Holford was a sought-after consultant outside the UK. In 1957 he was part of the committee selecting Lúcio Costa's plan for Brasília.[13] Between 1965 and 1968 he produced reports on the development of Durban in South Africa.

Canberra

In the mid-1950s the Robert Menzies Government of Australia asked Holford to report on the planning and development of Canberra, which had become disorganised due to the Great Depression, World War II and post-war economic stringency. His report led to the creation of the National Capital Development Commission (NCDC), which controlled Canberra's development 1957–89, when the city as it exists today was created. He also advised extensively on Canberra's planning and this advice was largely accepted by the NCDC and led to the evolution of Canberra into a city of car-based suburbs based on the British New Town concept.[14] William Holford and Partners worked with English landscape architect Sylvia Crowe on the design of Commonwealth Gardens in 1964.

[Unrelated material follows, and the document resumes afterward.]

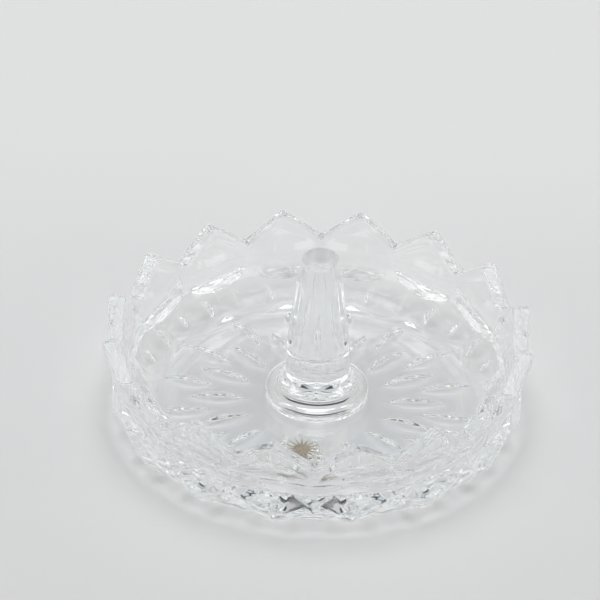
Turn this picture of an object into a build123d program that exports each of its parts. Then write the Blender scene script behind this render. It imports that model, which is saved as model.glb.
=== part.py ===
from build123d import *
import math
import os

# A clear crystal ring dish: a shallow round dish with a saw-toothed rim, and a tapered
# post in its middle that finger rings are dropped over.
# Millimetres, +Z up. The origin is the middle of the flat foot, so z = 0 is the table.

# --- driving dimensions of the dish ---------------------------------------------------
TEETH = 16  # points round the rim, one above each corner of the wall
RIM_RADIUS = 50.0  # from the axis to the point of a tooth
RIM_HEIGHT = 24.5  # top of the teeth
TOOTH_DEPTH = 6.2  # from the top of a tooth to where the flanks beside it would meet
TOOTH_FLAT = 1.8  # width of the blunt top of a tooth
NOTCH_ROUNDING = 2.0  # rounding at the bottom of the notch between two teeth

FOOT_RADIUS = 41.3  # the foot, under a tooth
FOOT_GROOVE = 3.0  # how far the outline of the foot is set in under a notch
SHOULDER_RADIUS = 48.6  # where the rounded heel meets the straight wall
SHOULDER_HEIGHT = 9.0
HEEL_STEPS = 5  # outlines that carry the rounded heel

FLOOR_THICKNESS = 5.0
BORE_RADIUS_TOP = 45.8  # inside of the wall at the rim
BORE_RADIUS_LOW = 44.5  # inside of the wall where the corner rounding starts
CORNER_RADIUS = 12.0  # rounding between the floor and the wall

# --- driving dimensions of the hollow cuts in the wall, one under each tooth ------------
HOLLOW_HEIGHT = 12.0  # of the deepest point
HOLLOW_DEPTH = 2.6  # below the corner of the wall that it cuts away
HOLLOW_WHEEL = 13.0  # radius of the wheel that cuts it
HOLLOW_EDGE = 55.0  # radius across the rounded edge of that wheel
HOLLOW_HALF_WIDTH = 11.0  # of the wheel, wider than the hollow itself

# --- driving dimensions of the cut leaves ---------------------------------------------
CUT_HALF_ANGLE = 62.0  # half angle of the cutting wheel's edge
LEAF_LENGTH = 12.5  # of the leaves under the floor
LEAF_WHEEL = 20.0  # radius of the wheel that cuts them
INNER_LEAF_START = 17.0  # inner point of the leaves in line with the notches, from the axis
OUTER_LEAF_START = 25.0  # inner point of the leaves in line with the teeth
HEEL_CUT_DEPTH = 1.0  # the small leaves on the heel, two to each tooth
HEEL_CUT_WHEEL = 14.0
HEEL_CUT_TURN = 40.0  # where they sit on the heel's quarter turn, degrees

# --- driving dimensions of the post ---------------------------------------------------
POST_HEIGHT = 43.4  # top of the post above the table
POST_FOOT_RADIUS = 12.0  # flange that stands on the floor
POST_FOOT_EDGE = 2.4  # upright edge of the flange
POST_WAIST_RADIUS = 7.6
POST_WAIST_HEIGHT = 14.5  # where the flare ends and the long taper starts
POST_MIDDLE_RADIUS = 6.3
POST_MIDDLE_HEIGHT = 28.0
POST_TIP_RADIUS = 4.3
POST_TIP_ROUNDING = 1.4

# --- driving dimensions of the bond and the label -------------------------------------
BOND_THICKNESS = 0.2  # cured clear adhesive under the post
BOND_MARGIN = 0.3  # the adhesive stops short of the edge of the flange

LABEL_SIDE = 10.0
LABEL_CORNER = 1.5
LABEL_CENTRE = (-3.0, -22.0)
LABEL_THICKNESS = 0.1
PRINT_THICKNESS = 0.05
PRINT_RADIUS = 4.4  # tips of the printed sunburst
PRINT_HUB_RADIUS = 1.5
PRINT_RAYS = 16

# --- derived --------------------------------------------------------------------------
PITCH = 360.0 / TEETH
PANEL_RATIO = math.cos(math.radians(PITCH / 2))  # middle of a flat panel, over its corner
NOTCH_HALF_WIDTH = RIM_RADIUS * math.sin(math.radians(PITCH / 2)) - TOOTH_FLAT / 2
POST_BASE = FLOOR_THICKNESS + BOND_THICKNESS
CLEARANCE = 3.0  # how far a cutter reaches past the surface that it cuts


def around(count, first_angle=0.0):
    """Angles of features spaced evenly round the axis."""
    return [first_angle + 360.0 * index / count for index in range(count)]


def petal_outline(radius, groove_radius, height):
    """Outline with an outward corner under each tooth, set in between them."""
    corners = []
    for angle in around(TEETH):
        groove = math.radians(angle)
        petal = math.radians(angle + PITCH / 2)
        corners.append((groove_radius * math.cos(groove), groove_radius * math.sin(groove)))
        corners.append((radius * math.cos(petal), radius * math.sin(petal)))
    return Plane.XY.offset(height) * make_face(Polyline(corners, close=True))


def heel_point(turn):
    """Radius and height under a tooth, turn degrees up the rounded heel."""
    angle = math.radians(turn)
    radius = FOOT_RADIUS + (SHOULDER_RADIUS - FOOT_RADIUS) * math.sin(angle)
    height = SHOULDER_HEIGHT * (1 - math.cos(angle))
    return radius, height


def heel_outline(turn):
    """Outline of the heel: petals at the foot, that flatten into panels at the shoulder."""
    radius, height = heel_point(turn)
    panel_set_in = radius * (1 - PANEL_RATIO)
    set_in = FOOT_GROOVE + (panel_set_in - FOOT_GROOVE) * math.sin(math.radians(turn))
    return petal_outline(radius, radius - set_in, height)


def outer_body():
    """The dish without its cuts: a rounded heel below a straight flared wall of flat panels."""
    heel = loft([heel_outline(90.0 * step / HEEL_STEPS) for step in range(HEEL_STEPS + 1)])
    shoulder = petal_outline(SHOULDER_RADIUS, SHOULDER_RADIUS * PANEL_RATIO, SHOULDER_HEIGHT)
    rim = petal_outline(RIM_RADIUS, RIM_RADIUS * PANEL_RATIO, RIM_HEIGHT)
    return heel + loft([shoulder, rim], ruled=True)


def bowl():
    """The space inside the dish, open at the top."""
    corner_height = FLOOR_THICKNESS + CORNER_RADIUS
    slope = (BORE_RADIUS_TOP - BORE_RADIUS_LOW) / (RIM_HEIGHT - corner_height)
    top = RIM_HEIGHT + CLEARANCE
    floor_edge = (BORE_RADIUS_LOW - CORNER_RADIUS, FLOOR_THICKNESS)
    wall_foot = (BORE_RADIUS_LOW, corner_height)
    wall_top = (BORE_RADIUS_LOW + slope * (top - corner_height), top)
    outline = Line((0, FLOOR_THICKNESS), floor_edge)
    outline += RadiusArc(floor_edge, wall_foot, -CORNER_RADIUS)
    outline += Polyline(wall_foot, wall_top, (0, top), (0, FLOOR_THICKNESS))
    return revolve(make_face(Plane.XZ * outline), Axis.Z)


def notch_cutter():
    """Wedge with a rounded edge that cuts the notch between two teeth, along +X."""
    bottom = RIM_HEIGHT - TOOTH_DEPTH
    rise = TOOTH_DEPTH + CLEARANCE
    half_width = NOTCH_HALF_WIDTH * rise / TOOTH_DEPTH
    outline = Polyline((0, bottom), (half_width, bottom + rise), (-half_width, bottom + rise), close=True)
    wedge = make_face(outline)
    wedge = fillet(wedge.vertices().sort_by(Axis.Y)[0], NOTCH_ROUNDING)
    start = BORE_RADIUS_LOW - CLEARANCE
    length = RIM_RADIUS + CLEARANCE - start
    return extrude(Plane.YZ.offset(start) * wedge, length)


def hollow_cut():
    """Cutter for the hollow under one tooth, in line with +X: a wheel with a rounded edge."""
    lean = (RIM_RADIUS - SHOULDER_RADIUS) / (RIM_HEIGHT - SHOULDER_HEIGHT)
    corner_radius = SHOULDER_RADIUS + lean * (HOLLOW_HEIGHT - SHOULDER_HEIGHT)
    axle_radius = corner_radius - HOLLOW_DEPTH + HOLLOW_WHEEL
    drop = HOLLOW_EDGE - math.sqrt(HOLLOW_EDGE**2 - HOLLOW_HALF_WIDTH**2)
    edge = ThreePointArc((-HOLLOW_HALF_WIDTH, -drop), (0, 0), (HOLLOW_HALF_WIDTH, -drop))
    edge += Polyline(
        (HOLLOW_HALF_WIDTH, -drop),
        (HOLLOW_HALF_WIDTH, -HOLLOW_WHEEL),
        (-HOLLOW_HALF_WIDTH, -HOLLOW_WHEEL),
        (-HOLLOW_HALF_WIDTH, -drop),
    )
    wheel = revolve(make_face(Plane.YZ * edge), Axis((0, 0, -HOLLOW_WHEEL), (0, 1, 0)))
    return Pos(axle_radius, 0, HOLLOW_HEIGHT + HOLLOW_WHEEL) * wheel


def wheel_cutter(wheel_radius, depth):
    """Edge of a cutting wheel that stands along +X, its highest point at the origin."""
    thickness = depth + CLEARANCE
    half_width = thickness * math.tan(math.radians(CUT_HALF_ANGLE))
    edge = Polyline((0, 0), (half_width, -thickness), (-half_width, -thickness), close=True)
    axle = Axis((0, 0, -wheel_radius), (0, 1, 0))
    sweep = 2 * math.degrees(math.acos(1 - thickness / wheel_radius))
    return revolve(make_face(Plane.YZ * edge), axle, sweep).rotate(axle, -sweep / 2)


def floor_leaf(start):
    """Cutter for one leaf under the floor, from its inner point to its outer one."""
    half_length = LEAF_LENGTH / 2
    depth = LEAF_WHEEL - math.sqrt(LEAF_WHEEL**2 - half_length**2)
    return Pos(start + half_length, 0, depth) * wheel_cutter(LEAF_WHEEL, depth)


def heel_leaf():
    """Cutter for one small leaf on the heel, half way between a groove and a petal."""
    radius, height = heel_point(HEEL_CUT_TURN)
    angle = math.radians(HEEL_CUT_TURN)
    out = math.sin(angle) / (SHOULDER_RADIUS - FOOT_RADIUS)
    down = math.cos(angle) / SHOULDER_HEIGHT
    tilt = math.degrees(math.atan2(out, down))
    cutter = Pos(0, 0, HEEL_CUT_DEPTH) * wheel_cutter(HEEL_CUT_WHEEL, HEEL_CUT_DEPTH)
    # Between a groove and a petal the heel is set in by about a quarter of the groove.
    return Pos(radius - FOOT_GROOVE / 4, 0, height) * Rot(0, -tilt, 0) * cutter


def spread(cutter, angles):
    """Copies of one cutter, turned about the axis of the dish."""
    return [cutter.rotate(Axis.Z, angle) for angle in angles]


def dish():
    """The cut crystal dish, in one piece."""
    cutters = [bowl()]
    cutters += spread(notch_cutter(), around(TEETH))
    cutters += spread(hollow_cut(), around(TEETH, PITCH / 2))
    cutters += spread(floor_leaf(INNER_LEAF_START), around(TEETH))
    cutters += spread(floor_leaf(OUTER_LEAF_START), around(TEETH, PITCH / 2))
    cutters += spread(heel_leaf(), around(2 * TEETH, PITCH / 4))
    return outer_body() - cutters


def ring_post():
    """The tapered post with its flared flange, ground flat underneath."""
    flange_top = POST_BASE + POST_FOOT_EDGE
    flange = Line((0, POST_BASE), (POST_FOOT_RADIUS, POST_BASE))
    flange += Line((POST_FOOT_RADIUS, POST_BASE), (POST_FOOT_RADIUS, flange_top))
    waist = (POST_WAIST_RADIUS, POST_WAIST_HEIGHT)
    flare = EllipticalCenterArc(
        (POST_FOOT_RADIUS, POST_WAIST_HEIGHT),
        POST_FOOT_RADIUS - POST_WAIST_RADIUS,
        POST_WAIST_HEIGHT - flange_top,
        start_angle=180,
        arc_size=90,
    )
    shaft_top = (POST_TIP_RADIUS, POST_HEIGHT - POST_TIP_ROUNDING)
    shaft = ThreePointArc(waist, (POST_MIDDLE_RADIUS, POST_MIDDLE_HEIGHT), shaft_top)
    crown = (POST_TIP_RADIUS - POST_TIP_ROUNDING, POST_HEIGHT)
    tip = RadiusArc(shaft_top, crown, -POST_TIP_ROUNDING)
    closing = Polyline(crown, (0, POST_HEIGHT), (0, POST_BASE))
    outline = make_face(Plane.XZ * (flange + flare + shaft + tip + closing))
    return revolve(outline, Axis.Z)


def bond_film():
    """The thin disc of clear adhesive between the floor and the post."""
    disc = Circle(POST_FOOT_RADIUS - BOND_MARGIN)
    return extrude(Plane.XY.offset(FLOOR_THICKNESS) * disc, BOND_THICKNESS)


def label_film():
    """The clear sticker on the floor, in front of the post."""
    sheet = Pos(*LABEL_CENTRE) * RectangleRounded(LABEL_SIDE, LABEL_SIDE, LABEL_CORNER)
    return extrude(Plane.XY.offset(FLOOR_THICKNESS) * sheet, LABEL_THICKNESS)


def label_print():
    """A plain sunburst printed on the sticker."""
    corners = []
    for angle in around(PRINT_RAYS):
        tip = math.radians(angle)
        root = math.radians(angle + 180.0 / PRINT_RAYS)
        corners.append((PRINT_RADIUS * math.cos(tip), PRINT_RADIUS * math.sin(tip)))
        corners.append((PRINT_HUB_RADIUS * math.cos(root), PRINT_HUB_RADIUS * math.sin(root)))
    sunburst = Pos(*LABEL_CENTRE) * make_face(Polyline(corners, close=True))
    return extrude(Plane.XY.offset(FLOOR_THICKNESS + LABEL_THICKNESS) * sunburst, PRINT_THICKNESS)


os.makedirs("parts", exist_ok=True)
for build in (dish, ring_post, bond_film, label_film, label_print):
    export_step(build(), f"parts/{build.__name__}.step")
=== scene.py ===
import math

import bpy
import numpy as np
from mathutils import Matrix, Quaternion, Vector


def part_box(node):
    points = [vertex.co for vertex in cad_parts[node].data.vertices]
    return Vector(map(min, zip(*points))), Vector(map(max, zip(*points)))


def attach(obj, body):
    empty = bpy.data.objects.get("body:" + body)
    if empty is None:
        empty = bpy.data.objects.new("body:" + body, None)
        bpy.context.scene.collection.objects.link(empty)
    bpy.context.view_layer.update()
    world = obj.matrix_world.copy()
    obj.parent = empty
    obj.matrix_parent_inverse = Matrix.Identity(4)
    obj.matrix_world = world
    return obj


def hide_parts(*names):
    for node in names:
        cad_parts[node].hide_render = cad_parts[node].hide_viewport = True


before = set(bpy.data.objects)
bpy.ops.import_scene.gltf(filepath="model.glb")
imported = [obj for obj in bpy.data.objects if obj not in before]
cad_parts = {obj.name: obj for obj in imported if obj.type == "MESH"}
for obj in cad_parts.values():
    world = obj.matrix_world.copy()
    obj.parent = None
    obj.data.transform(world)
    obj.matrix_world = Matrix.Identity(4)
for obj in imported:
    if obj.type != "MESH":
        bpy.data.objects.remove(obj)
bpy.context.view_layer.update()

MM = 0.001

# --- sizes taken from the frame -------------------------------------------------------
TEETH = 16
HALF_PITCH = math.pi / TEETH
PANEL_RATIO = math.cos(HALF_PITCH)  # middle of a flat panel, over its corner
DISH_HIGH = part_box("dish")[1]
POST_LOW, POST_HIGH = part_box("ring_post")
BOND_LOW, BOND_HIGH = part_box("bond_film")
FILM_LOW, FILM_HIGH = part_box("label_film")
PRINT_LOW, PRINT_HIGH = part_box("label_print")

RIM_RADIUS = DISH_HIGH.x / PANEL_RATIO  # the box ends at a flat panel, not at a corner
RIM_HEIGHT = DISH_HIGH.z
FLOOR_TOP = BOND_LOW.z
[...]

One unfortunate legacy is the NCDC's acceptance of his recommendation that the proposed new Parliament House be built on the banks of Lake Burley Griffin, rather than on Capital Hill. In 1978 the Parliament of Australia decided that Parliament House would be built on Capital Hill as proposed by its original planner Walter Burley Griffin. The use of the area that the Parliament House was to occupy under the Holford plan has never been fully resolved.